In a contest looking to end up so close, every delegate counts and thus the spotlight is thrust upon Louisiana Democrat “superdelegates” in the decisions whether the national party choose Sen. Hillary Clinton or Sen. Barack Obama. And, just as many argue in the Republican case, the ultimate distinguishing issue between the two may come down to electability.

This is why Sen. John McCain apparently will carry the day in obtaining the GOP nomination, as several speakers exhorted during the party’s convention this weekend in Baton Rouge, despite being the candidate that on the whole deviated the most from conservatism and the wishes of the party base. This strategy also directly contradicts the party’s successful strategy in 2004: running relentlessly conservative messages (even as the candidate wasn’t completely conservative) designed to activate conservative voters in the belief that conservatives outnumber liberals.

That was correct and it worked. The problem with a McCain candidacy is the electability argument is but a half-truth. There simply are too many conservative activists out there only tenuously connected to the Republican Party who will look at McCain’s policies and past, understand he will deliver too frequently for liberals rather than conservatives, and decide that even as a Democrat president’s policies will bring needless harm and suffering to Americans, to a somewhat lesser extent so would McCain’s. They will figure this would discredit the only vehicle they have to bring conservatism into government, the GOP, so it would be better to allow a Democrat to come into the White House and tar that party for a generation as did Pres. Jimmy Carter in the hopes a refreshed conservatism and conservatives candidates like Pres. Ronald Reagan will emerge to create future conservative victories.

There’s only one thing that will change their minds, and that is to scare them with Clinton.

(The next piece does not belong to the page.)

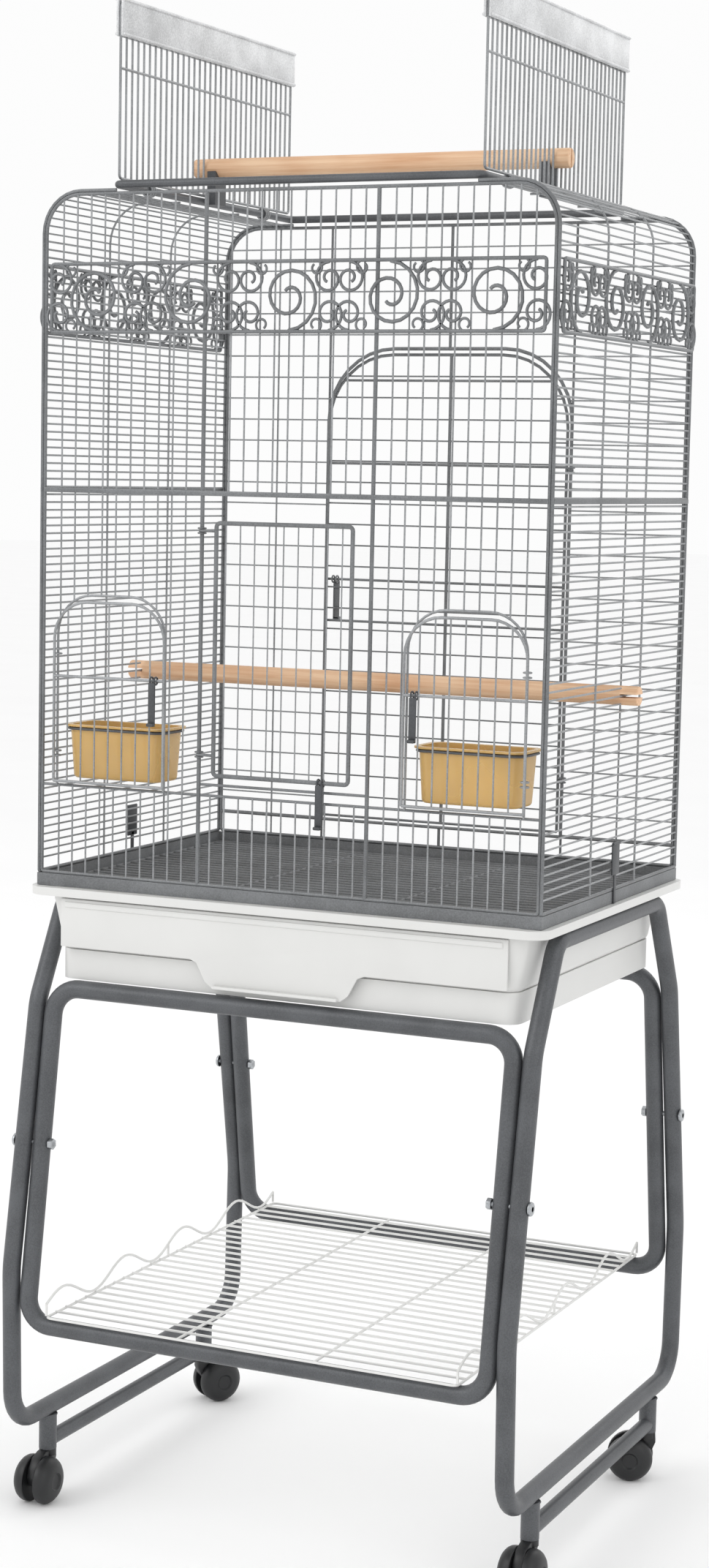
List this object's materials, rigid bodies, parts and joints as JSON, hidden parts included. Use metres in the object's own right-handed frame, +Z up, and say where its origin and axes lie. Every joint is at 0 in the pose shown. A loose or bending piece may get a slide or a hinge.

Her veniality, core liberalism, but occasional penchant to sell out her principles for personal and political gain and long history demonstrating these things will make many consistent conservatives swallow hard and vote for McCain just because the destruction she could visit on Americans is so potentially great. Thus, McCain can beat Clinton thanks to enough conservatives voting not for him but against her.

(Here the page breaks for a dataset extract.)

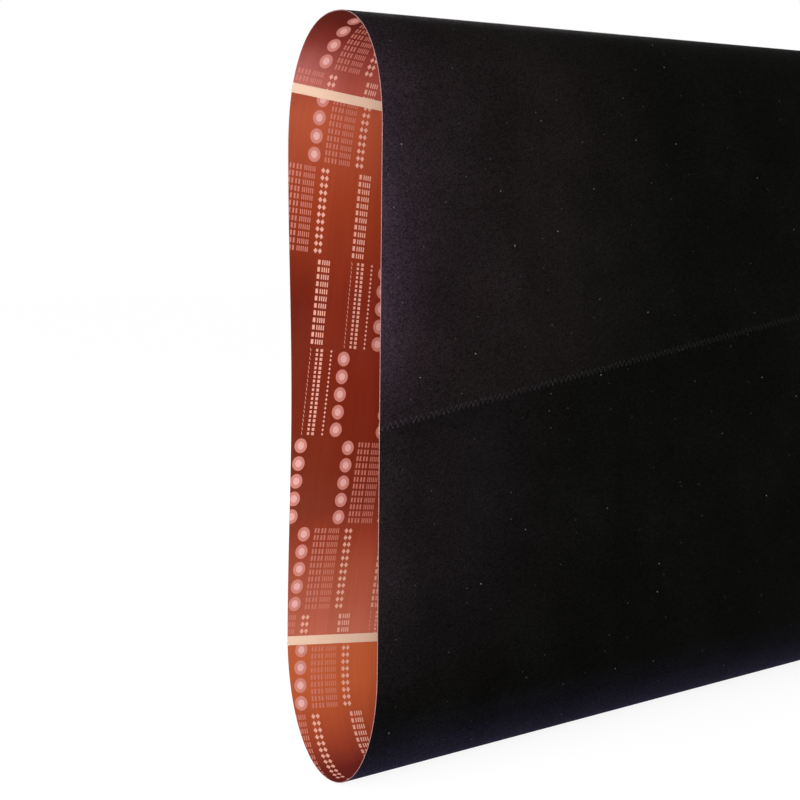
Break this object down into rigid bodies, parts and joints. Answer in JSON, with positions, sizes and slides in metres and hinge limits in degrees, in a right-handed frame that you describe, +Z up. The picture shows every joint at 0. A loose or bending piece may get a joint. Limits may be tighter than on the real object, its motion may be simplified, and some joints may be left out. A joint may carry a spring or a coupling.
{
  "type": "sectional sanding belt",
  "caption": "Wide endless sanding belt, made of abrasive cloth lengths joined by slanted zigzag butt splices with tape on the inside.",
  "frame": {"origin": "middle of the loop and of the belt's width", "axes": "+X along the width, which is the rollers' direction; +Y towards the slack back run; +Z up from the bottom bend to the top bend"},
  "size_m": [1.65, 0.305, 1.474],
  "materials": {
    "abrasive_grain": "near-black coarse grain with a faint purple sheen",
    "cloth_backing": "red-brown woven cloth, half matt",
    "backing_print": "thin pale pink printed marks",
    "splice_tape": "cream fibre-reinforced film, half matt"
  },
  "bodies": {
    "root": {"abrasive_section_1": "abrasive_grain", "abrasive_section_2": "abrasive_grain", "abrasive_section_3": "abrasive_grain", "splice_tape_1": "splice_tape", "splice_tape_2": "splice_tape", "splice_tape_3": "splice_tape"}
  },
  "joints": []
}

But the same dynamic doesn’t exist in regards to Obama. Not only does he have little history with which to scare people (he in fact is more liberal than Clinton but has had just four years in the national spotlight to demonstrate it) he capitalizes on this as a reverse to Reagan: while Reagan had a gift for taking the complex verities of naturally-abstract conservatism and communicating them into concrete and identifiable policy prescriptions understood and supported by the majority, Obama has a gift of transforming the intellectually bankrupt, simplistic and half-baked musing of liberalism into vague, meaningless gibberish that inspires those who do not understand the human condition and/or who don’t deeply think at all.

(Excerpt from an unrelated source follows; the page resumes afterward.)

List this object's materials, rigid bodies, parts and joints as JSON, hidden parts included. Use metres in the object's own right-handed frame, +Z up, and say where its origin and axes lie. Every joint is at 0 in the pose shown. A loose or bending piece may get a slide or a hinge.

It makes Obama appear messianic, or at the least non-threatening and this will fool enough people to give him the edge on McCain. It will dupe enough of the less-abstract-thinking conservatives, those who have grasped that conservatism properly understands the human condition but can’t explain why in great detail – exactly those Reagan was able to activate – into deferring from voting out of antipathy to McCain and feeling that Obama is not the threat that Clinton is.

Thus, the smart move for Democrats is to go with Obama, as longtime Clinton supporter Sen. Mary Landrieu seems to suggest when she argues the superdelegates from the state – who have nothing binding their commitments – should collectively vote in a way to reflect the state’s primary won by Obama. (This may also play into Landrieu’s spotty reelection chances, potentially presaging her vote in favor of Obama so she can be identified with him as he is more popular in the state among Democrats than Clinton.) Whether that can happen is another matter.

Just as Clinton’s long history creates the disadvantage of her seeming much more of a threat, it gives her the advantage of having an awful lot of chits to call in to get the superdelegates to support her. This is why she still has the advantage. Unless there is a decisive turn against her in the polls over the next month, she will win the nomination. As long as she runs no worse than parity with Obama, she’ll still be convincing that she has enough clout to call in these markers ands they will be the difference.

When the state Democrats meet on May 3, the situation should be enough resolved that it will be clear whether Clinton retained control of the party. Committed apportionments of delegates will be made there and the superdelegates (politically, not legally) will have to start committing. Especially among Landrieu and her kind, these should prove very interesting times.